Press release

A New Approach to Designing Transport Systems Free of Mobility Barriers

“You only need empathy in design, if you have excluded the people you claim to have empathy for.”

– Liz Jackson, Founder of The Disabled List

The ambition of the TRIPS project is to take practical steps to address and pre-empt discrimination of all citizens, who are dis-abled by barriers and challenges in urban transport.

By ratifying the UN Convention on the Rights of Persons with Disabilities, the EU and all Member States are committed to respect the rights of people with disabilities, including the right to mobility and independent living. In practice however, these rights have yet to materialise for disabled people in large parts of the EU, and today’s transport systems remain largely inaccessible.

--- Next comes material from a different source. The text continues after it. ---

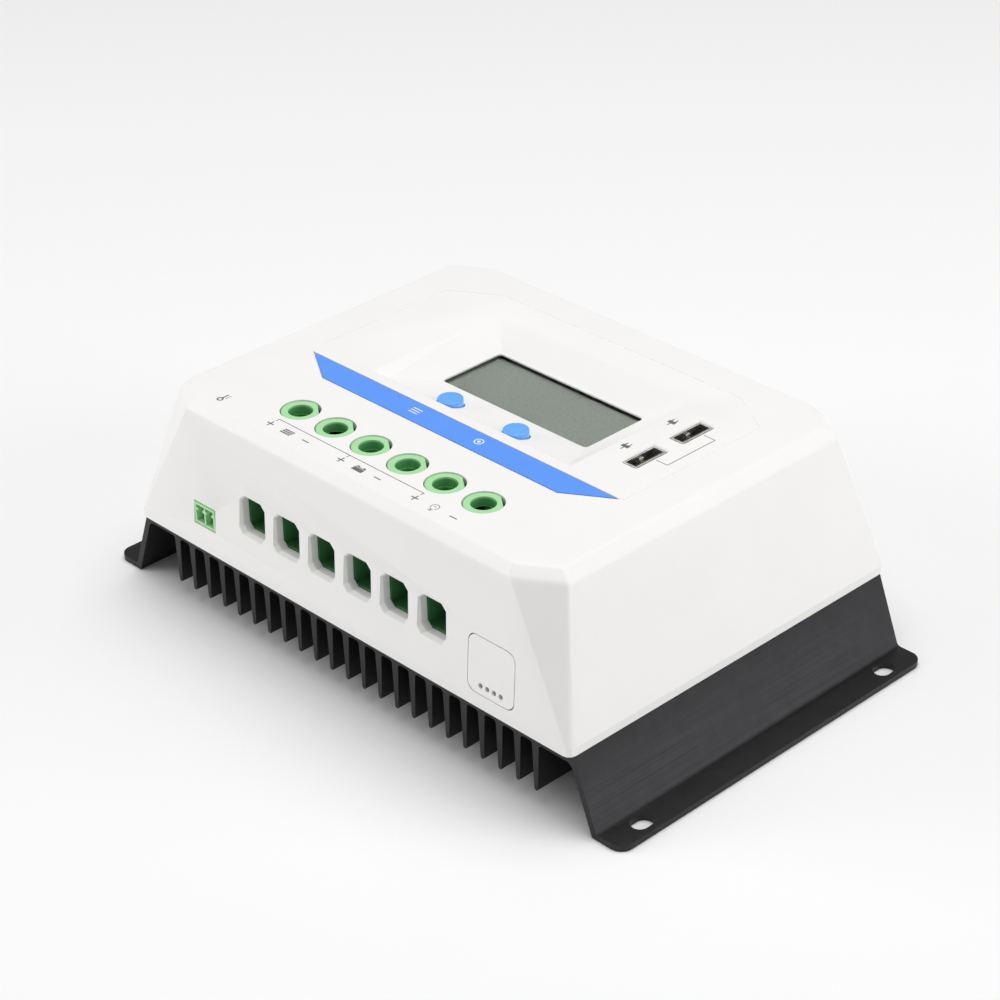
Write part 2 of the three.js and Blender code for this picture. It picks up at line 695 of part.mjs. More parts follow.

As a consequence, people are disabled from accessing job opportunities, education, social and leisure activities and other services. This limits lifestyle choices, reinforces exclusion from local communities, and ultimately blocks people from participating in society as full and independent citizens. 

The TRIPS project will:

•       Propose a co-design approach that allows people, disabled by inaccessible environments, to take the leading role in designing accessible and useable transport systems. By focusing on the experience and needs of disabled people, we aim to directly address a wide variety of barriers in current urban transport systems. This includes barriers due to for example age, health, or language.
 
•       Provide case studies that show how such co-designed mobility solutions can indeed provide inclusive urban transport-for-all in seven example European cities: Bologna, Brussels, Cagliari, Lisbon, Sofia, Stockholm and Zagreb.
 
The consortium brings together organisations for disability (ENIL), transport (UITP), accessibility and assistive technologies (AAATE), and design (TUE) to devise and promote a co-design-for-all methodology for developing inclusive mobility solutions and effect process innovation and change. The consortium is completed by partners with expertise in strategy and change management (TB), strategic technology development and user-centered design (DLR), and policy and regulatory advice on technologies (TRI). In addition, we will work with local partners in the transport ecosystem (ZAGREB, CTM SPA, CARRIS, SRM) to develop and test methods and mobility solution models as well as derive lessons-learned with respect to change management and process innovation in the cities of Bologna, Brussels, Cagliari, Lisbon, Sofia, Stockholm and Zagreb.